● **Supplied data**

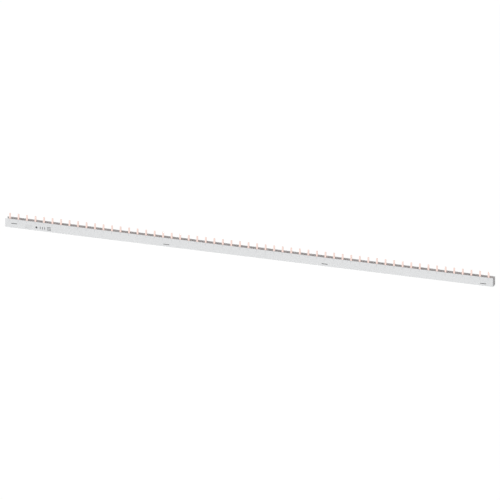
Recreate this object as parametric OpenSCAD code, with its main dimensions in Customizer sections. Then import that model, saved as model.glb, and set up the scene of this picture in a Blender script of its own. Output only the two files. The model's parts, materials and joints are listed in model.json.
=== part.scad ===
// Three-phase comb busbar: three copper combs side by side in a chambered plastic trough.
// The teeth of the middle and rear combs are bent forward over the partitions, so that
// all pins stand in one row right behind the front wall, in the order front, middle, rear.
// The long axis is X, the front face looks along -Y, and the floor's underside is at z = 0.

/* [Row of pins] */
// Number of pins in the row
pin_count = 57; // [3:1:60]
// Distance from one pin to the next, one module
module_pitch = 17.8; // [14:0.1:27]
// Width of a pin along the row
pin_w = 3.1; // [2:0.1:3.6]
// How far the pins stand above the housing walls
pin_rise = 11.5; // [8:0.1:16]
// Width of a pin's wider root
root_w = 3.7; // [3.7:0.1:6]
// How far the wider root stands above the housing walls
root_rise = 4.8; // [1:0.1:7]
// Chamfer on the corners of a pin's tip
tip_chamfer = 0.5; // [0.1:0.1:0.9]

/* [Copper strips] */
// Thickness of the copper strip
strip_t = 2; // [1:0.1:2.3]
// Height of the strip below the teeth
strip_h = 8; // [5:0.1:9]
// Inner radius of the bends in the crossing teeth
bend_r = 1; // [0.5:0.1:1.3]
// Fillet where a tooth grows out of its strip
tooth_fillet = 1; // [0.3:0.1:1.3]
// Height of the crossing teeth above the strips that they cross
crossing_gap = 2.6; // [2.6:0.1:4]
// Distance from the housing's cut end to the end of a strip
strip_setback = 3; // [1:0.1:5]

/* [Housing] */
// Distance from the outermost pin's centre to the housing's cut end
end_margin = 9.6; // [8:0.1:20]
// Depth of the housing from front to back
body_d = 12.9; // [12.5:0.1:20]
// Height of the housing
body_h = 17.7; // [17:0.1:25]
// Thickness of the front and back walls
wall_t = 0.7; // [0.5:0.1:1]
// Thickness of the floor
floor_t = 1; // [0.6:0.1:1.6]
// Thickness of the partitions between the strips
partition_t = 0.8; // [0.5:0.1:1.2]
// Thickness of the ribs that guide the strips
rib_t = 0.7; // [0.4:0.1:1.2]
// Distance from a strip's edge to the middle of the rib beside it
rib_inset = 1.4; // [0.8:0.1:2]
// Radius of the housing's lower edges
corner_r = 0.4; // [0.1:0.1:0.9]

/* [Fits] */
// Clearance between a strip and what guides it
strip_gap = 0.1; // [0.05:0.05:0.2]
// Clearance between the partitions and the teeth that cross them
partition_gap = 0.3; // [0.1:0.1:0.8]

/* [Press marks] */
// Width of the pressed mark under each pin
mark_w = 1.7; // [0.8:0.1:3]
// Length of the mark below the top of the front wall
mark_l = 6; // [2:0.1:8]
// Depth of the mark in the front wall
mark_depth = 0.25; // [0.1:0.05:0.4]
// Slant of the mark, its foot towards the left end
mark_slant = 6; // [0:1:15]

/* [Hidden] */
$fn = 32;
phases = 3;
row_l = (pin_count - 1) * module_pitch;
body_l = row_l + 2 * end_margin;
total_h = body_h + pin_rise;
strip_l = body_l - 2 * strip_setback;
strip_top = floor_t + strip_h;

// Middle planes of the three strips; the pins share the front strip's plane
pin_y = -body_d / 2 + wall_t + strip_gap + strip_t / 2;
strip_y = [pin_y, 0, -pin_y];

// A crossing tooth runs level at crossing_z, with bends of radius bend_mid_r on its mid-plane
crossing_z = strip_top + crossing_gap + strip_t / 2;
bend_mid_r = bend_r + strip_t / 2;

// Partitions stand half-way between the strips and end below the crossing teeth
partition_y = pin_y / 2;
partition_top = strip_top + crossing_gap - partition_gap;
rib_reach = -partition_y - partition_t / 2 - strip_t / 2 - strip_gap;
rib_heights = [floor_t + rib_inset, strip_top - rib_inset];

// How far shapes that are joined run into each other, and cutters past a face
lap = 0.5;

plastic = [0.87, 0.88, 0.88];
copper = [0.93, 0.76, 0.70];

function pin_x(i) = -row_l / 2 + i * module_pitch;

// Stands a flat outline drawn in x and z upright, with its thickness centred on y = 0
module upright(thickness) {
    rotate([90, 0, 0])
        linear_extrude(thickness, center = true)
            children();
}

// Runs a section drawn in y and z along X, centred on x = 0
module lengthwise(length) {
    rotate([90, 0, 90])
        linear_extrude(length, center = true)
            children();
}

// The sliver left in a square corner by a circle of radius r, pointing to the origin
module corner_fill(r) {
    difference() {
        square(r);
        translate([r, r])
            circle(r);
    }
}

// Outline of one tooth, from inside the strip up to the chamfered tip
module tooth_outline() {
    root_top = body_h + root_rise;
    shoulder = (root_w - pin_w) / 2;
    tip_w = pin_w - 2 * tip_chamfer;
    half = [
        [root_w / 2, strip_top - lap],
        [root_w / 2, root_top - shoulder],
        [pin_w / 2, root_top],
        [pin_w / 2, total_h - tip_chamfer],
        [tip_w / 2, total_h]
    ];
    mirrored = [for (i = [len(half) - 1 : -1 : 0]) [-half[i][0], half[i][1]]];
    polygon(concat(half, mirrored));
    for (side = [0, 1])
        mirror([side, 0])
            translate([root_w / 2, strip_top])
                corner_fill(tooth_fillet);
}

// Quarter ring of the strip's thickness, in the corner right of and above its centre
module bend_section() {
    intersection() {
        difference() {
            circle(bend_r + strip_t);
            circle(bend_r);
        }
        square(bend_r + strip_t);
    }
}

// Side view of a crossing tooth: up from its strip at y = from_y, level over the
// partitions, and up again in the plane of the pins
module crossing_section(from_y) {
    translate([from_y - strip_t / 2, strip_top - lap])
        square([strip_t, crossing_z - bend_mid_r - strip_top + lap]);
    translate([from_y - bend_mid_r, crossing_z - bend_mid_r])
        bend_section();
    translate([pin_y + bend_mid_r, crossing_z - strip_t / 2])
        square([from_y - pin_y - 2 * bend_mid_r, strip_t]);
    translate([pin_y + bend_mid_r, crossing_z + bend_mid_r])
        rotate(180)
            bend_section();
    translate([pin_y - strip_t / 2, crossing_z + bend_mid_r])
        square([strip_t, total_h - crossing_z - bend_mid_r]);
}

module straight_tooth() {
    translate([0, pin_y, 0])
        upright(strip_t)
            tooth_outline();
}

module crossing_tooth(from_y) {
    intersection() {
        upright(body_d)
            tooth_outline();
        lengthwise(root_w + 2 * tooth_fillet)
            crossing_section(from_y);
    }
}

// One stamped comb: the strip of a phase and every third tooth of the row
module comb(phase) {
    translate([-strip_l / 2, strip_y[phase] - strip_t / 2, floor_t])
        cube([strip_l, strip_t, strip_h]);
    for (i = [phase : phases : pin_count - 1])
        translate([pin_x(i), 0, 0])
            if (phase == 0)
                straight_tooth();
            else
                crossing_tooth(strip_y[phase]);
}

// Floor and outer walls
module trough_section() {
    difference() {
        translate([-body_d / 2, 0])
            square([body_d, body_h]);
        translate([-body_d / 2 + wall_t, floor_t])
            square([body_d - 2 * wall_t, body_h]);
        for (side = [0, 1])
            mirror([side, 0])
                translate([-body_d / 2, 0])
                    corner_fill(corner_r);
    }
}

// One partition with a rounded top and guide ribs towards the strips on both sides
module partition_section() {
    cap_r = partition_t / 2;
    translate([-cap_r, floor_t - lap])
        square([partition_t, partition_top - cap_r - floor_t + lap]);
    translate([0, partition_top - cap_r])
        circle(cap_r);
    for (side = [0, 1], z = rib_heights)
        mirror([side, 0])
            translate([0, z])
                rib_section();
}

module rib_section() {
    reach = partition_t / 2 + rib_reach;
    nose_r = rib_t / 2;
    translate([0, -nose_r])
        square([reach - nose_r, rib_t]);
    translate([reach - nose_r, 0])
        circle(nose_r);
}

module housing_section() {
    trough_section();
    for (side = [-1, 1])
        translate([side * partition_y, 0])
            partition_section();
}

// Shallow slanted groove with a round foot, open at the top of the front wall
module press_mark() {
    translate([0, -body_d / 2, body_h])
        rotate([0, mark_slant, 0])
            upright(2 * mark_depth) {
                translate([-mark_w / 2, mark_w / 2 - mark_l])
                    square([mark_w, mark_l]);
                translate([0, mark_w / 2 - mark_l])
                    circle(mark_w / 2);
            }
}

module housing() {
    color(plastic)
        difference() {
            lengthwise(body_l)
                housing_section();
            for (i = [0 : pin_count - 1])
                translate([pin_x(i), 0, 0])
                    press_mark();
        }
}

module front_comb() {
    color(copper)
        comb(0);
}

module middle_comb() {
    color(copper)
        comb(1);
}

module rear_comb() {
    color(copper)
        comb(2);
}

housing();
front_comb();
middle_comb();
rear_comb();
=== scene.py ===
import json
import bpy
import numpy as np
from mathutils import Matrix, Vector


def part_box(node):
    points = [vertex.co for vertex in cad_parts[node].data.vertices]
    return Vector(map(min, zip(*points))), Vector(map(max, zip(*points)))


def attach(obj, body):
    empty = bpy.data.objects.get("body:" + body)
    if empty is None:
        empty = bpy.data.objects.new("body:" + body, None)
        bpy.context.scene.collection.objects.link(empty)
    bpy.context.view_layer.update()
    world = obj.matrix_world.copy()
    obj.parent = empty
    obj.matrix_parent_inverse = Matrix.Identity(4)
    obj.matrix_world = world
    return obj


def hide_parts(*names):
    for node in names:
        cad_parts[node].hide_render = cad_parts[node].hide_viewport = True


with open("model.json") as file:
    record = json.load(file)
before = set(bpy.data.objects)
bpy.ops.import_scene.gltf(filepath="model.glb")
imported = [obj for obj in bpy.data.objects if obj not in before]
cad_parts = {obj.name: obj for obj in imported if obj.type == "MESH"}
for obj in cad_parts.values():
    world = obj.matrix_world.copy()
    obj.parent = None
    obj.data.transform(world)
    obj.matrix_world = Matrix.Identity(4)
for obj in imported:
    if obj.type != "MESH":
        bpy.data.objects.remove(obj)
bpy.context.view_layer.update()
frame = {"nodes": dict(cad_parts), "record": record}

# A comb busbar lying on a pale floor: a plastic trough with three copper combs in it.
# Lengths are in millimetres up to the moment a mesh is made. X runs along the bar,
# -Y is its front, and the floor is just under z = 0.
mm = 0.001

solidBox = {name: np.array(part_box(name)) / mm for name in frame["nodes"]}
pinMount = next(m for m in frame["record"]["mounts"] if m["name"] == "pin_row")
pinCount = int(pinMount["dims"]["count"])
pinX = (np.arange(pinCount) - (pinCount - 1) / 2) * pinMount["dims"]["spacing_x_mm"]
print("solids loaded,", pinCount, "pins")


def roundedLoop(corners):
    # A closed outline from corners (a, b, radius, steps). Each corner gives way to the
    # circle arc that touches both its sides, written as the rational curve
    # ((1-t)^2 start + 2 w t (1-t) corner + t^2 end) / ((1-t)^2 + 2 w t (1-t) + t^2),
    # where w is the sine of half the angle between the sides. Where two arcs meet, one
    # of the two points at the same place is left out.
    spec = np.array(corners, float)
    corner, radius, steps = spec[:, :2], spec[:, 2], spec[:, 3].astype(int)
    toLast = np.roll(corner, 1, 0) - corner
    toNext = np.roll(corner, -1, 0) - corner
    toLast /= np.linalg.norm(toLast, axis=1)[:, None]
    toNext /= np.linalg.norm(toNext, axis=1)[:, None]
    half = np.arccos(np.clip((toLast * toNext).sum(1), -1, 1)) / 2
    reach = (radius / np.tan(half))[:, None]
    which = np.repeat(np.arange(len(spec)), steps + 1)
    first = np.cumsum(steps + 1) - steps - 1
    t = ((np.arange(len(which)) - first[which]) / np.maximum(steps, 1)[which])[:, None]
    w = np.sin(half)[which][:, None]
    start, end = (corner + toLast * reach)[which], (corner + toNext * reach)[which]
    parts = (1 - t) ** 2, 2 * w * t * (1 - t), t ** 2
    loop = (parts[0] * start + parts[1] * corner[which] + parts[2] * end) / sum(parts)
    return loop[np.linalg.norm(loop - np.roll(loop, 1, 0), axis=1) > 1e-6]


def roundedRings(halfWide, halfThick, radius, steps=3):
    # Closed rings round one tooth or strip: four quarter circles of the corner radius,
    # pushed apart to the half width and half thickness that each ring has.
    quarter = np.repeat(np.arange(4), steps + 1)
    angle = (quarter + np.tile(np.linspace(0, 1, steps + 1), 4)) * np.pi / 2
    sideA = np.where((quarter == 0) | (quarter == 3), 1, -1)
    sideB = np.where(quarter < 2, 1, -1)
    a = sideA * (halfWide - radius)[:, None] + radius[:, None] * np.cos(angle)
    b = sideB * (halfThick - radius)[:, None] + radius[:, None] * np.sin(angle)
    return a, b


def tubeFaces(rings, around, copies=1):
    # Quads from point k to k + 1 of ring s to ring s + 1, and one face on each end, for
    # each copy of a tube whose points follow one another in the mesh.
    grid = np.arange(rings * around).reshape(rings, around)
    nextK, up = np.roll(grid, -1, 1)[:-1], grid[1:]
    quads = np.stack([grid[:-1], nextK, np.roll(up, -1, 1), up], -1).reshape(-1, 4)
    shift = (np.arange(copies) * rings * around)[:, None, None]
    sides = (quads[None] + shift).reshape(-1, 4)
    starts = (grid[0][::-1][None] + shift[:, 0]).reshape(copies, around)
    ends = (grid[-1][None] + shift[:, 0]).reshape(copies, around)
    return sides.tolist(), starts.tolist() + ends.tolist()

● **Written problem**
Exactly the lines from the one holding "at the top of the front wall" through the one holding "imported = [obj" should be printed, ends included.

● **Final answer**
// Shallow slanted groove with a round foot, open at the top of the front wall
module press_mark() {
    translate([0, -body_d / 2, body_h])
        rotate([0, mark_slant, 0])
            upright(2 * mark_depth) {
                translate([-mark_w / 2, mark_w / 2 - mark_l])
                    square([mark_w, mark_l]);
                translate([0, mark_w / 2 - mark_l])
                    circle(mark_w / 2);
            }
}

module housing() {
    color(plastic)
        difference() {
            lengthwise(body_l)
                housing_section();
            for (i = [0 : pin_count - 1])
                translate([pin_x(i), 0, 0])
                    press_mark();
        }
}

module front_comb() {
    color(copper)
        comb(0);
}

module middle_comb() {
    color(copper)
        comb(1);
}

module rear_comb() {
    color(copper)
        comb(2);
}

housing();
front_comb();
middle_comb();
rear_comb();
=== scene.py ===
import json
import bpy
import numpy as np
from mathutils import Matrix, Vector


def part_box(node):
    points = [vertex.co for vertex in cad_parts[node].data.vertices]
    return Vector(map(min, zip(*points))), Vector(map(max, zip(*points)))


def attach(obj, body):
    empty = bpy.data.objects.get("body:" + body)
    if empty is None:
        empty = bpy.data.objects.new("body:" + body, None)
        bpy.context.scene.collection.objects.link(empty)
    bpy.context.view_layer.update()
    world = obj.matrix_world.copy()
    obj.parent = empty
    obj.matrix_parent_inverse = Matrix.Identity(4)
    obj.matrix_world = world
    return obj


def hide_parts(*names):
    for node in names:
        cad_parts[node].hide_render = cad_parts[node].hide_viewport = True


with open("model.json") as file:
    record = json.load(file)
before = set(bpy.data.objects)
bpy.ops.import_scene.gltf(filepath="model.glb")
imported = [obj for obj in bpy.data.objects if obj not in before]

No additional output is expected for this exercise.